KEVIN HACHÉ
CARAQUETS
En réalité, il a appris plusieurs années après son passage au secondaire que des élèves médisaient contre lui. «Une amie m’a raconté qu’ils disaient des choses horribles sur moi, mais ils ne faisaient pas directement. Probablement qu’ils l’ont fait au début, mais ça coulait sur moi comme sur le dos d’un canard. Mon adolescence a bien été, contrairement à plusieurs de mes amis gais qui ont été intimidés.»
Pourtant, le jeune homme n’essayait pas de passer inaperçu. «Sur ma photo de graduation, je porte un grand manteau blanc avec des lignes noires, du eye liner et mes cheveux sont crêpés.
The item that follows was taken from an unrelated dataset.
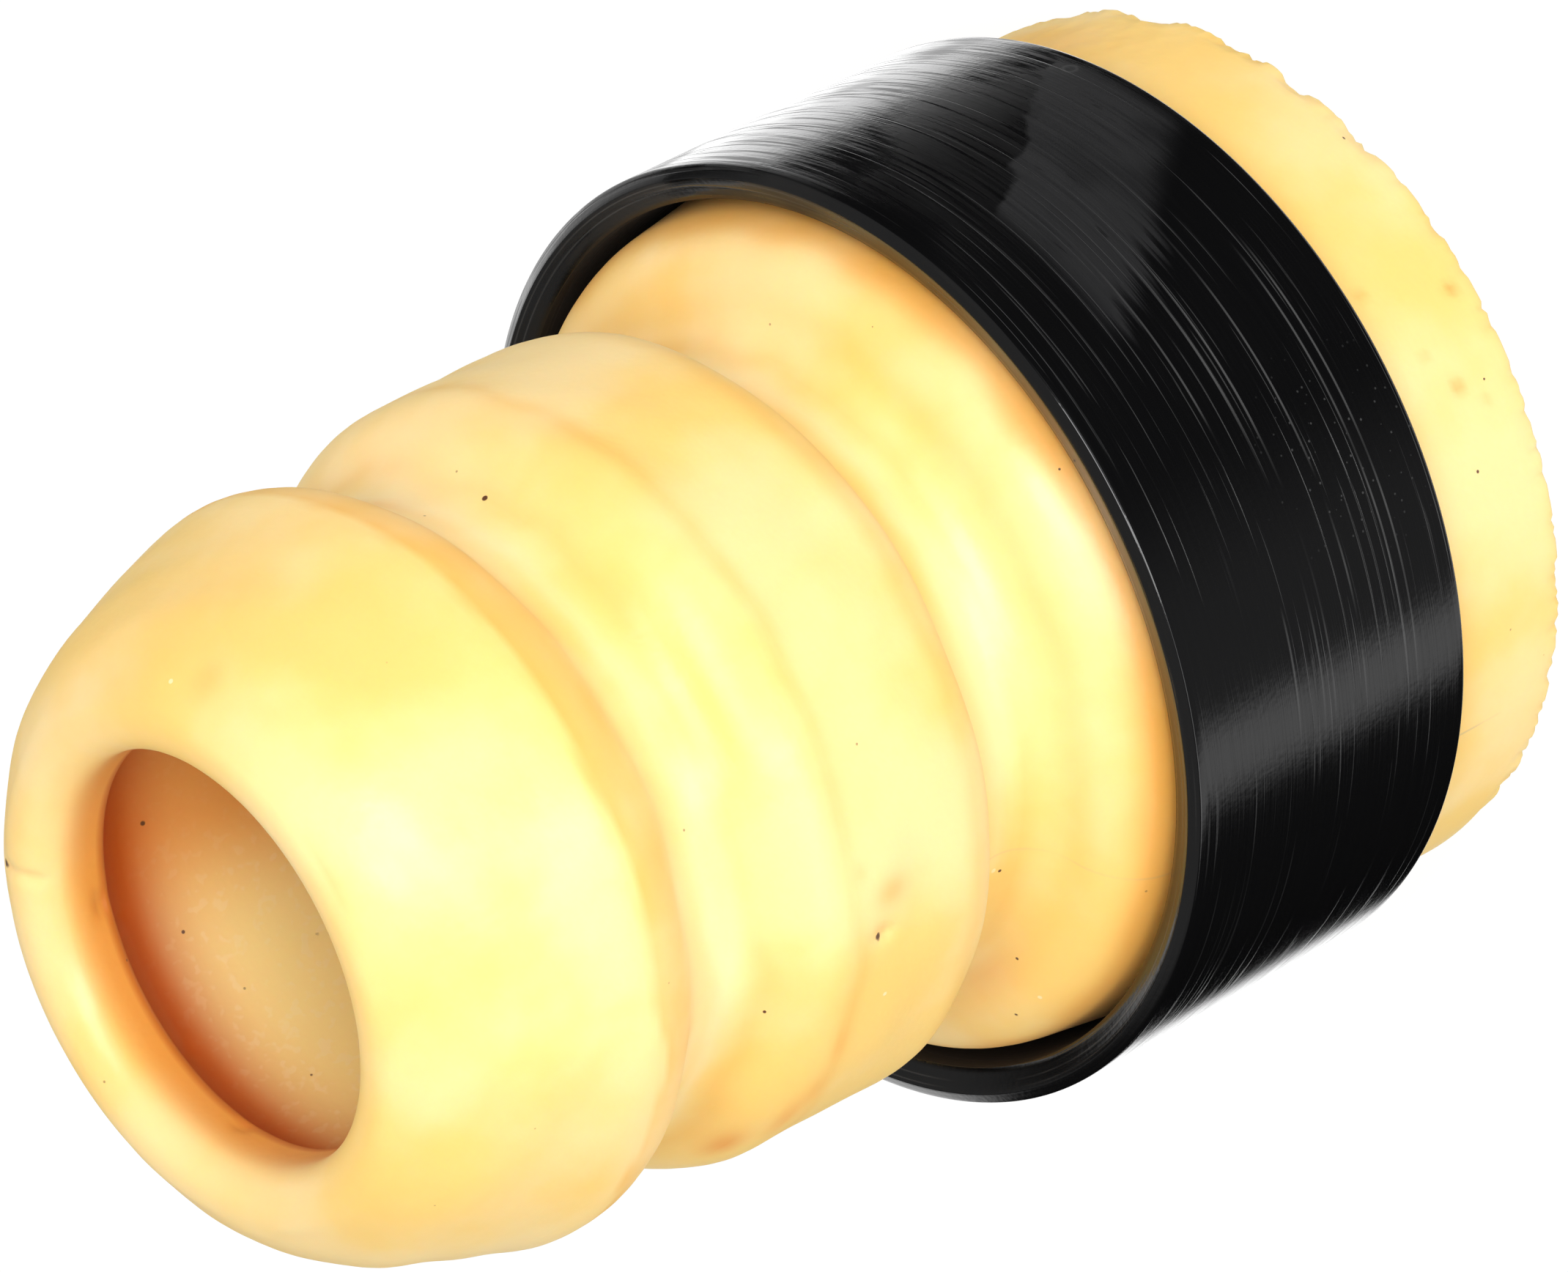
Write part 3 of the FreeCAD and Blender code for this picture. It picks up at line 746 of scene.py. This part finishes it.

J’étais flyé au bout!» Après ses études à Ottawa, le Néo-Brunswickois est revenu à Moncton, à la suite du suicide de son petit frère. «Son décès a vraiment changé ma vie. Je suis revenu pour être plus proche de ma famille. J’ai fait mon stage en droit et j’ai ouvert ma pratique ensuite.»
Déjà, au début des années 90, il ne cachait pas son homosexualité à ses collègues. Avec son ex-conjoint Jacques, avec qui il est resté pendant 18 ans, il se rendait aux soupers de Noël et à plusieurs événements professionnels. «Je n’ai jamais eu de commentaires négatifs, de regards ni d’expériences désagréables par rapport à qui j’étais.» La suite de sa vie professionnelle l’a toutefois mis en contact avec la population de façon exponentielle.
Tour à tour président du club de patinage artistique, de la Chambre de commerce et de Centre-ville Caraquet, il s’est présenté aux élections de 2004 pour devenir conseiller municipal du Quartier 4, là où tout le monde le connaissait. Réélu au même poste sans opposition en 2008, il s’est lancé à la mairie en 2012. «Là, j’ai visité la municipalité au complet en faisant du porte à porte. Évidemment, je ne me présentais pas en disant "bonjour, je m’appelle Kevin Haché, je suis gai et je me présente à la mairie". Cela dit, je n’ai jamais essayé de me cacher ou de changer qui je suis. L’authenticité a toujours été super importante pour moi. Peut-être que certaines personnes se disaient "je ne voterai pas pour lui parce que c’est une maudite tapette", mais ils ne me le disaient pas en pleine face.» Réélu par acclamation en 2016, il a initié la création d’une Fierté à Caraquet la même année. «Le jour de l’ouverture officielle, il y avait des drapeau LGBTQ sur les mats de plusieurs maisons et dans les vitrines de plein de commerces. C’était incroyable! J’étais assez fier!»
Même s’il n’a jamais caché son orientation sexuelle et qu’il vivait ouvertement avec son conjoint dans leurs cercles d’amis, le maire avait toujours une petite crainte dans le fond de son esprit. «Je me demandais si j’allais perdre mes prochaines élections ou mes clients à mon bureau d’avocat si tout le monde savait officiellement que je suis gai. J’ai toujours eu cette crainte jusqu’à ce que j’affiche fièrement mon drapeau à AcadieLove en 2016.»
Il faut dire aussi que durant la première édition du festival, la célèbre drag-queen Mado Lamothe a clarifié la situation avec tout le monde. «Devant une salle de 800 personnes, elle a dit "ça a l’air que t’es comme moi, tu manges pas de moules!" Elle a fait mon coming-out national. Si les gens ne le savaient pas avant, ils le savent maintenant! Finalement, ça n’a rien changé dans leur attitude et ça m’a enlevé un gros fardeau.» Chaque année, le festival continue de prendre de l’ampleur, mais un grand travail de sensibilisation reste à faire. «Acadie Love est bien installé, mais il y a toujours des hétérosexuels qui ne viennent pas, de peur que les gens pensent qu’ils sont gais parce qu’ils sont vus là-bas… À Caraquet, on n’est pas assez de personnes LGBTQ pour faire vivre l’événement. On a besoin des alliés et que toute la population embarque. On doit continuer de montrer au reste du monde qui nous sommes et leur faire comprendre qu’on fait partie de toutes les sphères de la vie.»